** start Data rows **

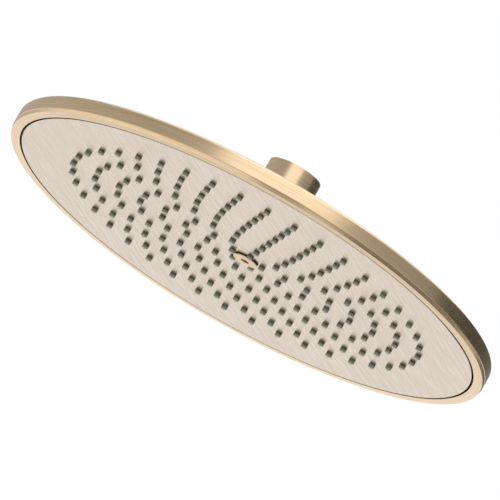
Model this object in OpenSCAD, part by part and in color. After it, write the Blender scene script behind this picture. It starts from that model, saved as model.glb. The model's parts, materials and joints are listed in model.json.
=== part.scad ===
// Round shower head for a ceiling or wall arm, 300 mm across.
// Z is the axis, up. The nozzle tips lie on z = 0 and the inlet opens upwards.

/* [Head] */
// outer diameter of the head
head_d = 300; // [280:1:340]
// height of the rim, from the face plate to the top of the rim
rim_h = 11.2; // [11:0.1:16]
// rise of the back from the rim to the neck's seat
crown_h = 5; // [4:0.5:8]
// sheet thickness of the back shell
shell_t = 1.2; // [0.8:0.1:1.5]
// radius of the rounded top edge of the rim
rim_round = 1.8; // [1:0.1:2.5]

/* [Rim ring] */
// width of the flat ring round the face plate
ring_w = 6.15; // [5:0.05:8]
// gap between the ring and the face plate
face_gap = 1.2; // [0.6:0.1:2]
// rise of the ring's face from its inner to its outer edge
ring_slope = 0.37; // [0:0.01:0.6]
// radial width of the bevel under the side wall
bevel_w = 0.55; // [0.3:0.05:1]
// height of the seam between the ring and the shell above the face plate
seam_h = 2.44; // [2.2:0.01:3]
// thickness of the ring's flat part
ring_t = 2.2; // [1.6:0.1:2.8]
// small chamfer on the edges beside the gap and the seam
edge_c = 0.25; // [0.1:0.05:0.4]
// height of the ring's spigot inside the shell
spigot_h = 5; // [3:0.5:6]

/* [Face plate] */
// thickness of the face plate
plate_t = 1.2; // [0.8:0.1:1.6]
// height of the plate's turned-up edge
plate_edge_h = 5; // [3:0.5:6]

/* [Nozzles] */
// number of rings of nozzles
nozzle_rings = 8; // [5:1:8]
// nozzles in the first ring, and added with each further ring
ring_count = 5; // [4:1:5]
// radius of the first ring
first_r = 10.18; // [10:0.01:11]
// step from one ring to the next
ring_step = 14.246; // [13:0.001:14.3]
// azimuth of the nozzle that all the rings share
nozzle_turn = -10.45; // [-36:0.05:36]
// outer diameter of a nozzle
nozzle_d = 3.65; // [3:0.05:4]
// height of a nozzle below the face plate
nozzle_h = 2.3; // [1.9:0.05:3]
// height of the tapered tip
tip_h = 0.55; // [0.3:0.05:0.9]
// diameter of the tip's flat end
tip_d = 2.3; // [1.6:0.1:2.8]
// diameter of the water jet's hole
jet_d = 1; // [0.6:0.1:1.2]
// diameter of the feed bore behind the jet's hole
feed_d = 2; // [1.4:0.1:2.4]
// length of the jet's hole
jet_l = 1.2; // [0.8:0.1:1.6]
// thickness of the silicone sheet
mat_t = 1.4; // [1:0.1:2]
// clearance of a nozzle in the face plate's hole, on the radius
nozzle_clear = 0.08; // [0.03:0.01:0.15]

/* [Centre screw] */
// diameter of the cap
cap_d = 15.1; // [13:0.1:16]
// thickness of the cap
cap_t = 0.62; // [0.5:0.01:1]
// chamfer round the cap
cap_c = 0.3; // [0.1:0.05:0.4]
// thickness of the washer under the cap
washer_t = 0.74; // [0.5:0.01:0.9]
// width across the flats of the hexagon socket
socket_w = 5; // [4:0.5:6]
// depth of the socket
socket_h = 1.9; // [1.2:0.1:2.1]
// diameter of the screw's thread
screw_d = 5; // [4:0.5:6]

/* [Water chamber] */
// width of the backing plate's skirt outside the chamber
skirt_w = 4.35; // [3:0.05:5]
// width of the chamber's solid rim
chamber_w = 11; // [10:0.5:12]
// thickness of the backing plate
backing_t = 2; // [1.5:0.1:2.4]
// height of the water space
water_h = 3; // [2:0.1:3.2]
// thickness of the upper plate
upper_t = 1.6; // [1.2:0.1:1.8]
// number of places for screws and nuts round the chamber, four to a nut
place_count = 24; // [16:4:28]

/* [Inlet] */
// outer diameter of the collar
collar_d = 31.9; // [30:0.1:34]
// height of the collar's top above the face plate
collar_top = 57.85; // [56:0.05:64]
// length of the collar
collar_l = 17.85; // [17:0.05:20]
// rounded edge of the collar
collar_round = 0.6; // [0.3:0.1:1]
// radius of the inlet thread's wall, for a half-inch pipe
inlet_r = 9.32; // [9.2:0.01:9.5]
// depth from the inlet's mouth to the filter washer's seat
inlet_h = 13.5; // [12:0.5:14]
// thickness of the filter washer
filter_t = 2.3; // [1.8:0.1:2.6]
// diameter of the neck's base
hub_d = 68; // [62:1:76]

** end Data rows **
** start Data rows **

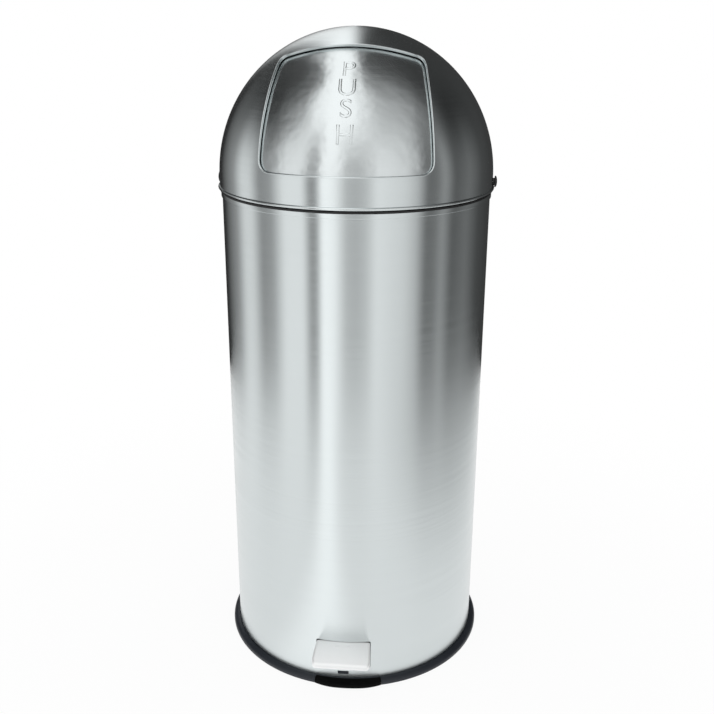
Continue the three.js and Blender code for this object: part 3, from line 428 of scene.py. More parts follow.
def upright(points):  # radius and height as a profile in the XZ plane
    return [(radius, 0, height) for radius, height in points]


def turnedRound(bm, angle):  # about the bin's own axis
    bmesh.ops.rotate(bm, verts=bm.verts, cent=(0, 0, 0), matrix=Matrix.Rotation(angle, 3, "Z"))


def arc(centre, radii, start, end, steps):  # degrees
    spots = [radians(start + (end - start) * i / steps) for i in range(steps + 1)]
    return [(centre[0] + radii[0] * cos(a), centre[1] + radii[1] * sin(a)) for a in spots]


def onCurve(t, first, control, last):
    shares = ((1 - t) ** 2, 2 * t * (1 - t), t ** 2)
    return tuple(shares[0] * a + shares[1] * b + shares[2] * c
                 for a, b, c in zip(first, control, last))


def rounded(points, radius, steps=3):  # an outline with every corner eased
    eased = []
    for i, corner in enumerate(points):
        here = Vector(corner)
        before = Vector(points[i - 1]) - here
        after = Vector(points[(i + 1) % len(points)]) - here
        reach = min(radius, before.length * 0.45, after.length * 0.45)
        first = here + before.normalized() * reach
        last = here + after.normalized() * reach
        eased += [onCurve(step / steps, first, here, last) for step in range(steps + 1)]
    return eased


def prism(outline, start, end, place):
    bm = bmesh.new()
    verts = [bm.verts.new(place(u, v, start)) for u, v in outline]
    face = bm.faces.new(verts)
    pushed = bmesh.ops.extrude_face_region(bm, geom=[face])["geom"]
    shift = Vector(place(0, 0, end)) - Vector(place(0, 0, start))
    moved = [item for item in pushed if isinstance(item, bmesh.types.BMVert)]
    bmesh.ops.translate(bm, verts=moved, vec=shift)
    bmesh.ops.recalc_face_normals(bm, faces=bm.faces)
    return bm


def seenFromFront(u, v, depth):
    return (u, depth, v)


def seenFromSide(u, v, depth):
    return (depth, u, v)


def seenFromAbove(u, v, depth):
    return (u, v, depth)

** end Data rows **

Proceeding from the line containing "Continue the three.js" through the line containing "return [(radius, 0, height)", transcribe the lines above exactly, both end lines included.

_Answer in full_.
Continue the three.js and Blender code for this object: part 3, from line 428 of scene.py. More parts follow.
def upright(points):  # radius and height as a profile in the XZ plane
    return [(radius, 0, height) for radius, height in points]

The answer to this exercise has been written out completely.